The director of the peace center welcomes the fact that the EU is now the initiative’s most generous supporter. But, in conversation, he calls for a major strengthening of EU and other external support to help preserve the precarious reform process, get all ethnic groups signed up to a lasting ceasefire, and develop sustainable mediation mechanisms. The EU has been slow in beefing up its delegation in Myanmar. Broader cooperation in the country should be possible, for instance with Singapore, which is now providing legal training programs.

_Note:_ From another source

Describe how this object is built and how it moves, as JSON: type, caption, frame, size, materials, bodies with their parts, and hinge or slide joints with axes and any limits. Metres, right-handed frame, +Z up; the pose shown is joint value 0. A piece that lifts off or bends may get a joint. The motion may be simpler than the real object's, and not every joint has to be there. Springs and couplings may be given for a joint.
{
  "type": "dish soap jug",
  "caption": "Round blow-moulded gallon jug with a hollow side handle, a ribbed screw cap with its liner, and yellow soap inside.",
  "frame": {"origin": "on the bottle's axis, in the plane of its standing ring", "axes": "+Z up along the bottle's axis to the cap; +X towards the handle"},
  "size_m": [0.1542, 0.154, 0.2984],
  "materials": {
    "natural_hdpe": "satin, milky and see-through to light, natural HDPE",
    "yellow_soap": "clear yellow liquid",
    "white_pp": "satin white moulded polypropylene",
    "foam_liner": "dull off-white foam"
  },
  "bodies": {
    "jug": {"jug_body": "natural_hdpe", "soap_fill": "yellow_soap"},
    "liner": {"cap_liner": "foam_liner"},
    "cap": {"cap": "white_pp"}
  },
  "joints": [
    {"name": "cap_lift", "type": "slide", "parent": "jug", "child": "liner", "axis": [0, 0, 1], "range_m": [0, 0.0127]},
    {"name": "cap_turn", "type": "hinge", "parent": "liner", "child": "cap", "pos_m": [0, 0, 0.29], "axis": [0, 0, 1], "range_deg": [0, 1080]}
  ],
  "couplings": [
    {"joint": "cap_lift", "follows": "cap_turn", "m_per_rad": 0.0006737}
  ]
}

Thailand’s military coup in May 2014 led the EU to freeze trade talks with the country. The EU is pressing the ruling National Council for Peace and Order to comply with its three-stage roadmap for a return to democracy. The possibly imminent succession may unleash instability, and it is not clear how the EU and other ASEAN states will react if the military shows signs of clinging to power. Even if a constitutional process is reinstated, events in 2014 reveal that Thailand needs serious and deep institutional reform if it is to avoid periodic relapse into political instability and military takeover.

In Cambodia, there was an extended period of tension as the opposition contested Prime Minister Hun Sen’s 2013 election victory. While this was resolved, the country’s lack of democratic reform is the subject of increasingly fractious internal debate. Hun Sen has been an authoritarian ally to China in pushing back efforts to strengthen maritime security norms. The EU declined to remove trade preferences in response to these recent troubles, but it is beginning to slow down its engagement with Cambodia.

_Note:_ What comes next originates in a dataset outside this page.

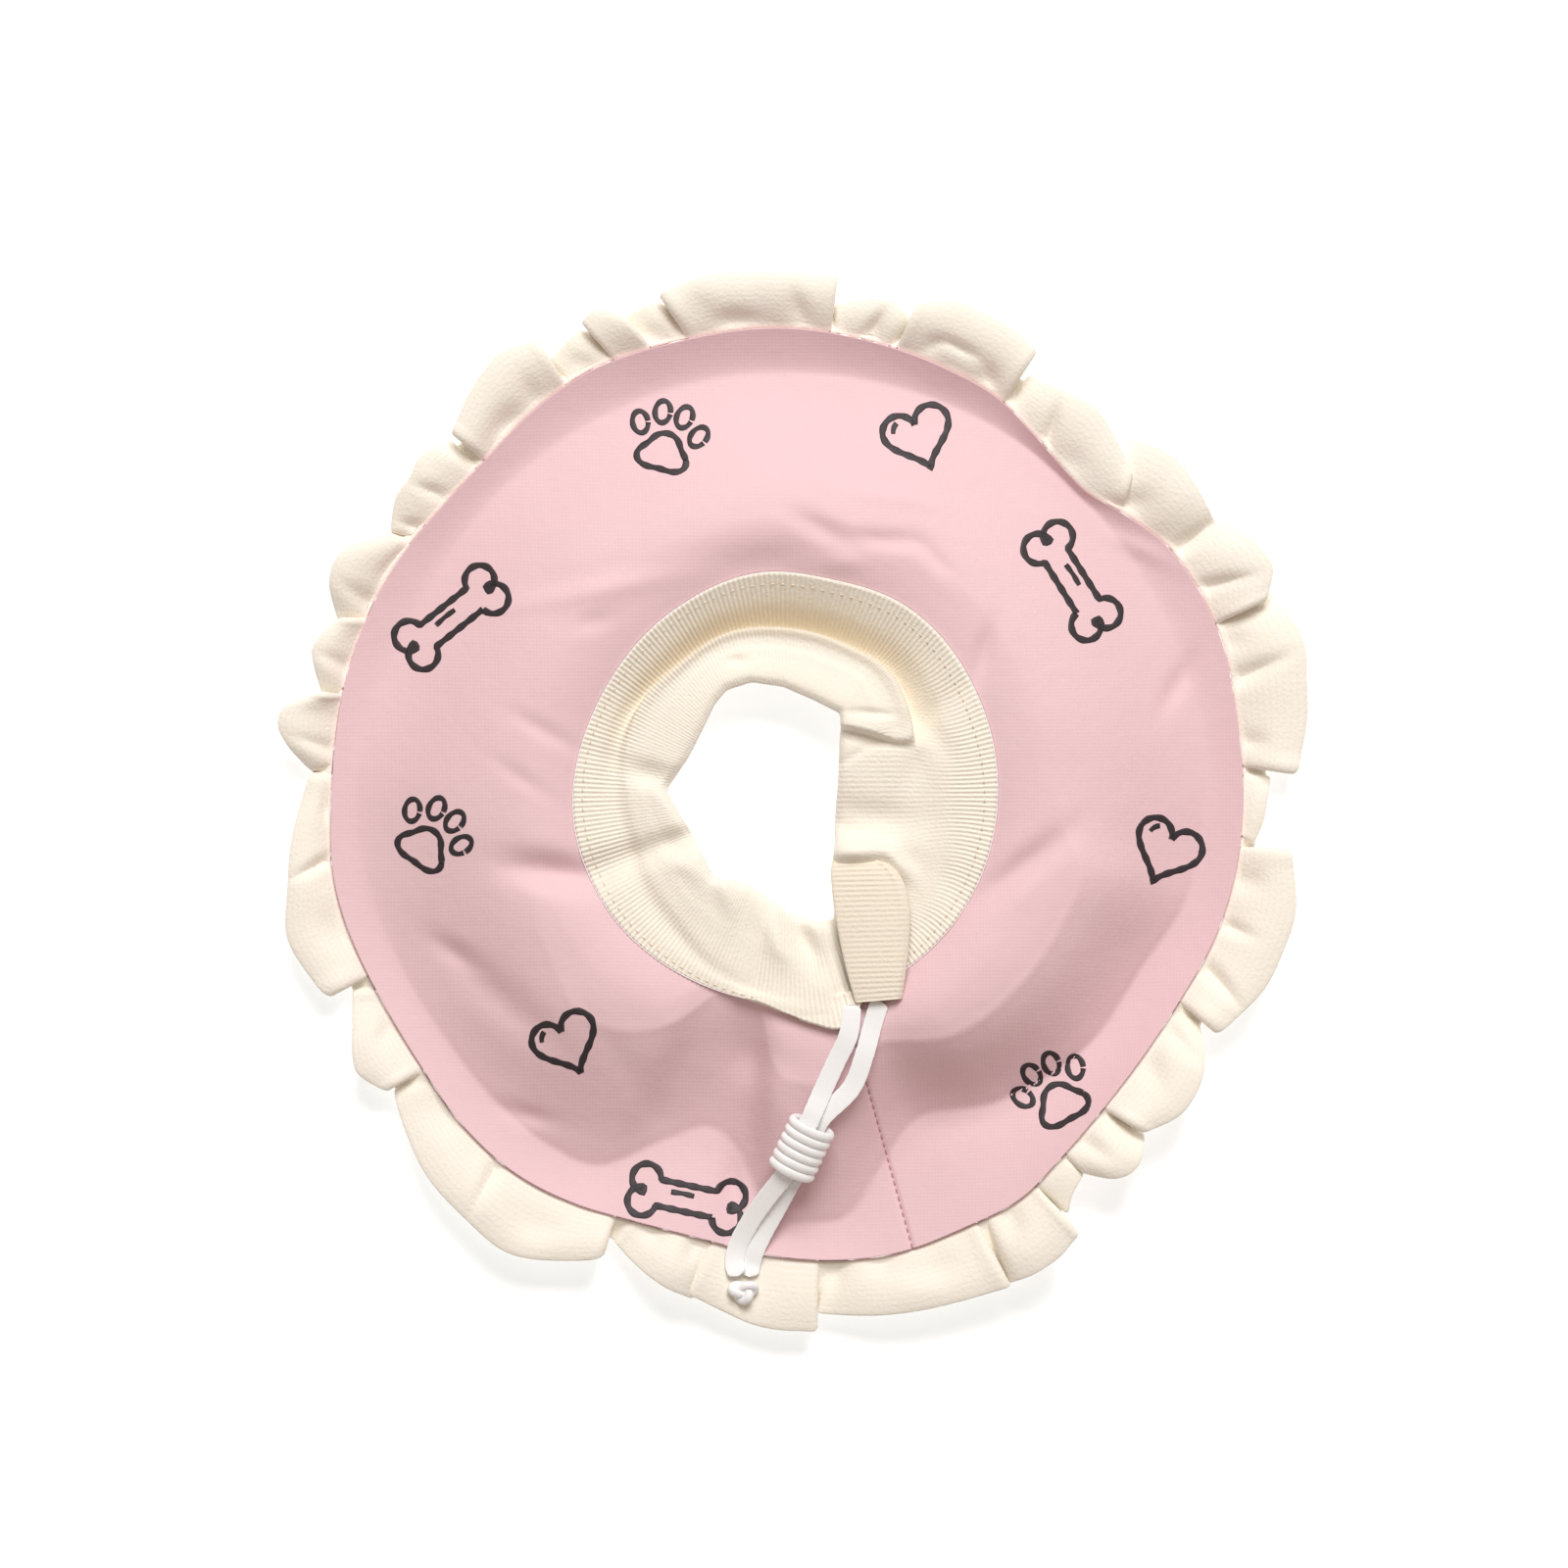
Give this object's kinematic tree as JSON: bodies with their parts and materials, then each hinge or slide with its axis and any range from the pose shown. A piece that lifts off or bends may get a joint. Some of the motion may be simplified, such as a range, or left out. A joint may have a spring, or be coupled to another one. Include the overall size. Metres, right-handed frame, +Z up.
{
  "type": "small pet elizabethan collar",
  "caption": "Soft padded cone collar for a small pet with a gathered ruffle rim, a rib-knit neck cuff and an elastic drawcord with a cord lock.",
  "frame": {"origin": "on the table, under the middle of the collar's bounding box without its drawcord", "axes": "+Z up out of the neck side, the drawcord comes out towards -Y, +X to the right seen from above"},
  "size_m": [0.2628, 0.2706, 0.0244],
  "materials": {
    "pink_fabric": "smooth fine weave with a slight sheen",
    "cream_knit": "matte rib knit",
    "white_elastic": "matte woven elastic",
    "white_plastic": "satin moulded plastic"
  },
  "bodies": {
    "root": {"cone_panel": "pink_fabric", "ruffle": "cream_knit", "neck_cuff": "cream_knit", "drawcord_left": "white_elastic", "drawcord_right": "white_elastic", "cord_lock": "white_plastic", "cord_knot": "white_elastic"}
  },
  "joints": []
}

So far, the EU-ASEAN partnership on democracy and fundamental rights remains thin on substance. The EU has made a 3 million euro ($3.8 million) loan facility available to help the ASEAN Intergovernmental Commission on Human Rights. But beyond this invaluable contribution, European human rights and democracy funding within Southeast Asian states is more limited than in many other regions. The EU-ASEAN conclusions from July 2014 talk of good governance but not democracy.

As ASEAN moves toward economic union, it may look to deeper cooperation and knowledge-sharing with the European Union. However, while the EU can offer useful lessons in regional integration, the economic crisis has further reinforced ASEAN governments’ skepticism over Europe’s highly institutionalized model of cooperation. It is for strategic support, rather, that ASEAN looks to European powers. Its diplomats argue that China, India, and Japan are big enough to look out for themselves, whereas smaller and medium-sized states have greater need of deep international alliances.

Maintaining the Momentum

The EU moved up a gear in its relations with Asian countries due to the economic crisis; now many European governments are again slipping back into according them only secondary importance. Of course, the official rhetoric on both sides is that relations remain a priority and that there is no loss of momentum. But there is a subtle change in texture and a certain loss of urgency. Fraser Cameron, director of the EU-Asia Centre in Brussels, puts it thus: while the EU has deepened its commitments to a range of new dialogues on a whole array of subjects and at multiple bilateral, subregional, and regional levels in Asia, it is holding back from taking the next step to ensure that these produce real impact.34

Some experts argue that the EU is right to focus on its own neighborhood and not overreach by seeking to be any kind of foreign policy player in Asia. They assert that it is only in its immediate neighborhood that the EU has fundamental interests at stake and that its liberal-cooperative approach to security has any relevance.35

And it might be reasonable to conclude that EU-Asia relations are largely a nonstory. The EU has now reacted to Asia’s rise and raised its policy commitments to the appropriate level. Relations are deepening gradually, if unspectacularly; there are no dramatic, first-order tragedies to confront as with Ukraine or the Middle East. It is well known that form trumps substance in Europe-Asia relations; yet insofar as form and tone matter in constructing trust with Asian governments, this might not be such a grave deficiency. By definition, not every region can be a priority for EU foreign policy; and perhaps Asia just does not need to be.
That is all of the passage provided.